I’m reading a leadership book with a group at my church and the one question asked us to write out our goals and plans for five years. I realized I didn’t have any. It was hard enough to formulate resolutions for this year, let alone decide where my life is going.
You could argue this is a good thing. I’m learning to follow God one day at a time and trusting He is my way. It’s a nice argument, but it’s wrong.
It’s harder now more than ever to cede what little control I feel over my life, even though I know it’s destroying me. My anxiety has been so high this month I’ve spent most of the time trying to release the tension in my shoulders and breathe so the chest pain stops.
It’s like this. Imagine it’s the apocalypse and literally everything is falling apart in society. Fires are blazing, people are becoming cannibals, and gangs run rampant through the streets. One person realizes he can’t do anything, so he sits inside spraying a plastic plant with water, acting like he’s in control of at least one destiny.
It’s pointless, right? That’s me.
I’ve realized how little I can control so I’ve let the small things blow up inside of me. Growing my relationship with God has been wonderful, but it’s opened me up to so much spiritual warfare and strife that I know is part of the territory. I just hate it and want to keep watering my plastic plant.
This morning my emotions finally reached their breaking point when the scale told me once again, despite being more active and careful about what I eat, I’m still 20 pounds heavier than I’d like. This weighing followed the first day of the Experiencing God study and realizing I want to follow God, but I just can’t do it one day at a time.
Literally every part of me is standing still.
I don’t want to be here. I want spending time with God to be full of excitement and expectancy. I want to be filled with joy and look forward to things and not be so blasé about everything. I want to be a person who managers her anxiety and doesn’t let it rule her. Really I just want to enjoy my life again. And that’s when it hit me.
The Daniel Fast.
Here are three important things to know about me: 1. I’ve never successfully completed any food fast in my life. 2. I buy so many processed foods I’m practically made out of preservatives and 3. My meal prepping involves making a sandwich with white bread, meat, and American cheese, or cooking something frozen. I am not equipped to do this fast.
When I look at all my problems, I know there’s a common solution, and it’s my faith. I need to turn to God every single day, beyond just my daily reading in the Bible, and learn to depend completely on Him. Not ask Him for the big picture, but just have Him lead me today. With the Daniel Fast, I’ll need Him more than ever to give me a strength and perseverance I don’t possess. I won’t be able to do it on my own.
More than just relying on Him to sustain me, I’ll have to have faith in my financial situation.
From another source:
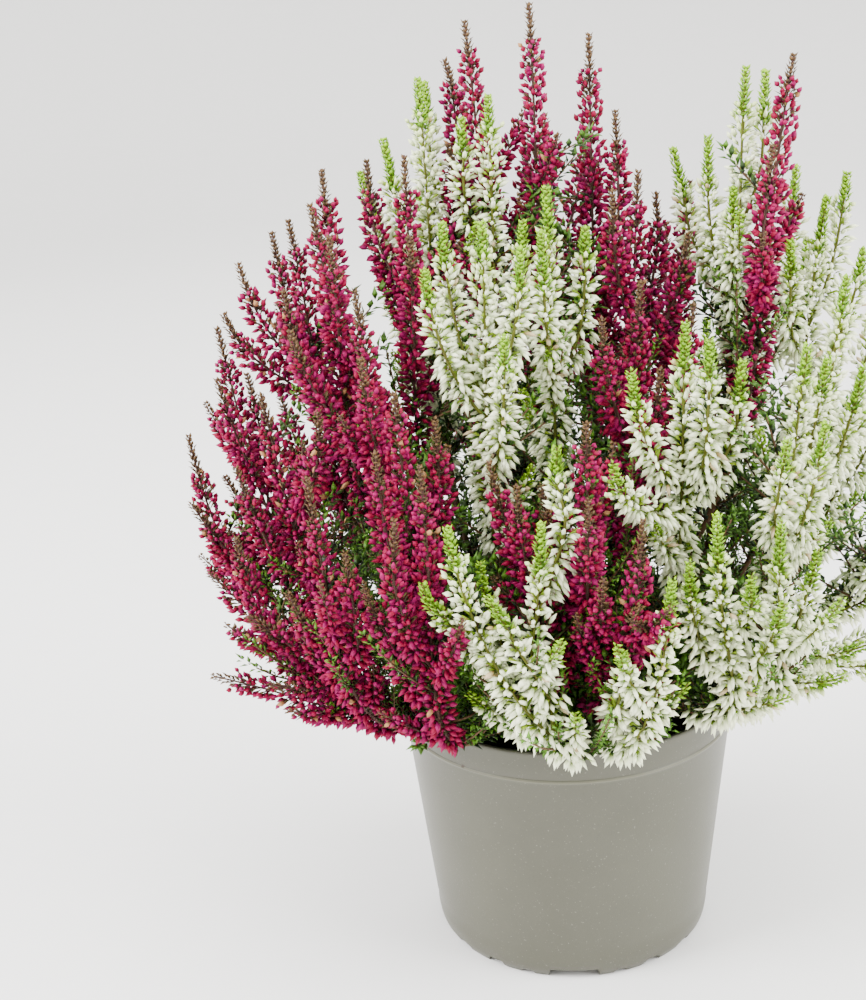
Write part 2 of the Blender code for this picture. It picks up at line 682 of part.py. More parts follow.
def add_block(mesh, turn, radius, width, height):
    """Add a notch cutter with sloping ends, across the foot at an angle round Z."""
    inner, outer = radius - 5.0, radius + 5.0
    foot, top = width / 2, max(width / 2 - 0.6, 0.5)
    corners = []
    for along in (inner, outer):
        for across, level in ((-foot, -1.0), (foot, -1.0), (top, height), (-top, height)):
            corners.append(mesh.verts.new((along * math.cos(turn) - across * math.sin(turn),
                                           along * math.sin(turn) + across * math.cos(turn), level)))
    a, b = corners[:4], corners[4:]
    mesh.faces.new(a[::-1])
    mesh.faces.new(b)
    for i in range(4):
        j = (i + 1) % 4
        mesh.faces.new((a[i], a[j], b[j], b[i]))


def add_cylinder(mesh, place, radius, height, sides):
    """Add a closed upright cylinder centred at a place."""
    rings = []
    for level in (-height / 2, height / 2):
        rings.append([mesh.verts.new((place[0] + radius * math.cos(2 * math.pi * i / sides),
                                      place[1] + radius * math.sin(2 * math.pi * i / sides),
                                      place[2] + level)) for i in range(sides)])
    low, high = rings
    mesh.faces.new(low[::-1])
    mesh.faces.new(high)
    for i in range(sides):
        j = (i + 1) % sides
        mesh.faces.new((low[i], low[j], high[j], high[i]))


def make_soil():
    """The potting soil fills the pot below the rim, slightly mounded, with a hole for each trunk."""
    top = wall_radius(SOIL_EDGE) - WALL - GAP - 0.9
    foot = wall_radius(12.0) - WALL - GAP - 0.9
    floor = FOOT_RADIUS - FOOT_THICKNESS - 2.2
    profile = (
        (0, FLOOR_ABOVE + GAP),
        (floor, FLOOR_ABOVE + GAP),
        (foot, 12.6),
        (top, SOIL_EDGE),
        (0.62 * top, SOIL_CROWN - 1.2),
        (0, SOIL_CROWN),
    )
    soil = finished_object("potting_soil", turned(profile, SOIL_SEGMENTS), "potting_soil")
    cutter = bmesh.new()
    for x, y in PLANTS.values():
        middle = SOIL_EDGE + 10 - (HOLE_DEPTH + 10) / 2
        add_cylinder(cutter, (x, y, middle), TRUNK_RADIUS + 0.8, HOLE_DEPTH + 10, 8)
    cut(soil, finished_object("hole_cutter", cutter, "potting_soil"))
    return soil


def make_plants():
    """All stems and sprays, eased clear of each other."""
    draw = np.random.default_rng(SEED)
    mains, flowering, sides, owners = place_axes()
    sprays, branches = [], []
    for index, (plant, _, _, _) in enumerate(SPRAYS):
        colour = plant.split("_")[0]
        total = lengths(mains[index])[-1]
        start = total - flowering[index]
        sprays.append((index, spike(mains[index], colour, start, NECK, draw)))
        for curve, owner in zip(sides, owners):
            if owner == index:
                sprays.append((index, spike(curve, colour, 0.0, SIDE_BARE, draw)))
        branches.append((plant, branch(mains[index], start - GAP, draw)))
    draw_in_crossings(sprays + branches)

    numbers = dict.fromkeys(SPRAY_COLOURS, 0)
    for index, (plant, _, _, _) in enumerate(SPRAYS):
        colour = plant.split("_")[0]
        numbers[colour] += 1
        name = f"{colour}_spray_{numbers[colour]:02d}"
        parts = [lattice_mesh(body) for owner, body in sprays if owner == index]
        joined(name, parts, colour)
    for plant in PLANTS:
        parts = [trunk(plant, draw)]
        parts += [lattice_mesh(body) for owner, body in branches if owner == plant]
        joined(plant + "_stems", parts, "stems")


def main():
    """Clear the scene and make every sub-part."""
    for thing in list(bpy.data.objects):
        bpy.data.objects.remove(thing)
    make_pot()
    make_soil()
    make_plants()


main()
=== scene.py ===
"""Potted heather: fine florets, leaves, stems, peat and pot over the solid model, with a stage.

Sizes are in millimetres unless a name says otherwise. A finished mesh is in metres. The stems are
laid out first, by the same rules as in the solid model, so each fine piece lies where its solid
is. Every repeated shape is a small closed body, copied in one array operation to all its seats.
"""

import functools
import math
from types import SimpleNamespace

import bpy
import numpy as np
from bpy.props import FloatProperty, FloatVectorProperty, IntProperty, PointerProperty
from mathutils import Matrix


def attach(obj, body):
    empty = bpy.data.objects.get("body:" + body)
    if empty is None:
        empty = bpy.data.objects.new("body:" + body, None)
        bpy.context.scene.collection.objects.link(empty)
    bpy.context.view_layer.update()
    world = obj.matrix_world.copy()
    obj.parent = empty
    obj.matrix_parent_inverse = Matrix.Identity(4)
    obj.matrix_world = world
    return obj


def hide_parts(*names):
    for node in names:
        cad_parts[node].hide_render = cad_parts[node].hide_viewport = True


bl_info = {
    "name": "Potted heather",
    "version": (1, 0, 0),
    "blender": (4, 5, 0),
    "location": "3D View > Sidebar > Heather",
    "description": "Builds the florets, leaves, stems, peat and pot of a potted heather plant",
    "category": "Object",
}

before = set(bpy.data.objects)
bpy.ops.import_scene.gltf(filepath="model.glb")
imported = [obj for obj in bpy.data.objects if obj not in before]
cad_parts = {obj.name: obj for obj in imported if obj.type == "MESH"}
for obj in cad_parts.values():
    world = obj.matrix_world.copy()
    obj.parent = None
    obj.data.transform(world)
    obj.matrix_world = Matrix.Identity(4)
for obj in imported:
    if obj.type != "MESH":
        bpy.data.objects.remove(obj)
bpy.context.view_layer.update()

MM = 0.001
SEED = 4711
FULL_TURN = 2 * math.pi
GOLDEN = math.pi * (3.0 - math.sqrt(5.0))
DOWN = np.array([0.0, 0.0, -1.0])

# Pot and peat, as in the solid model
POT_HEIGHT, RIM_RADIUS, WALL = 94.0, 60.0, 1.7
BASE_HEIGHT, BASE_RADIUS = 12.0, 50.6
FOOT_RADIUS, FOOT_THICKNESS = 47.8, 2.0
FLOOR_BELOW, FLOOR_ABOVE, FLOOR_FLAT = 4.6, 6.4, 20.0
BEAD = POT_HEIGHT - 11.3
DRAIN_HOLES, DRAIN_RADIUS, DRAIN_RING = 4, 4.0, 33.0
SOIL_FOOT, SOIL_EDGE, SOIL_CROWN = 12.6, 83.0, 87.0
MOUTH = 58.0
GAP = 0.3
# Notches in a quarter of the foot: middle in degrees, width and height
FOOT_NOTCHES = ((0.0, 17.0, 3.4), (20.0, 3.6, 1.5), (35.0, 6.0, 2.8), (55.0, 6.0, 2.8),
                (70.0, 3.6, 1.5))
# The small mark of peat on the bead, in metres
PEAT_MARK = (-0.0358, -0.0466, 0.0834)
# Waves in the top of the peat: length and height
PEAT_WAVES = ((38, 0.9), (21, 0.7), (12, 0.55), (7, 0.45), (4, 0.35), (2.4, 0.25))

# Plants: name and place of the trunk
CROWN_HEIGHT, CROWN_REACH = 95.0, 1.2
PLANTS = {
    "crimson_left": (-32.0, -6.0),
    "crimson_back": (8.0, 30.0),
    "crimson_front": (5.0, -8.0),
    "white_right": (33.0, 4.0),
    "white_front": (-10.0, -38.0),
    "white_back": (-22.0, 25.0),
}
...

One of my biggest excuses for the way I eat is that I can’t afford to eat better, but I honestly don’t know if that’s true. I’m too afraid to change my life and try. With this, I have to rely that God will make a way even when my bank account is like whattttt.
Plus, part of being a disciplined Jesus Follower involves taking care of our bodies and I know I’m not treating mine as well as I could. Beyond the weight I want to lose, I know there are systematic issues I need to address, like the way I fuel myself.
Now, I don’t plan to do this and then never eat sugar or meat or French bread pizza again. God gave us food to enjoy, right? Physically, it will be like a reset and a way to show myself I can do better because right now it would be hard to do worse.
My goal is for this to be one big kickstart to my life before it’s too late. I don’t want to accept that this is how I’ll always feel and let complacency convince me solitude is best. I want to find joy in my relationships and have dreams again. I want to wake up every morning (or at least most mornings) excited to see what God is going to do with me that day. I want to stop trying to do everything by myself.
I want to rejoin the human experience and I hope the Daniel Fast will get me there.
[Apologies if none of this makes sense and there are typos galore. Sometimes you need to get a thought out of your head without worrying about if everything is correct.]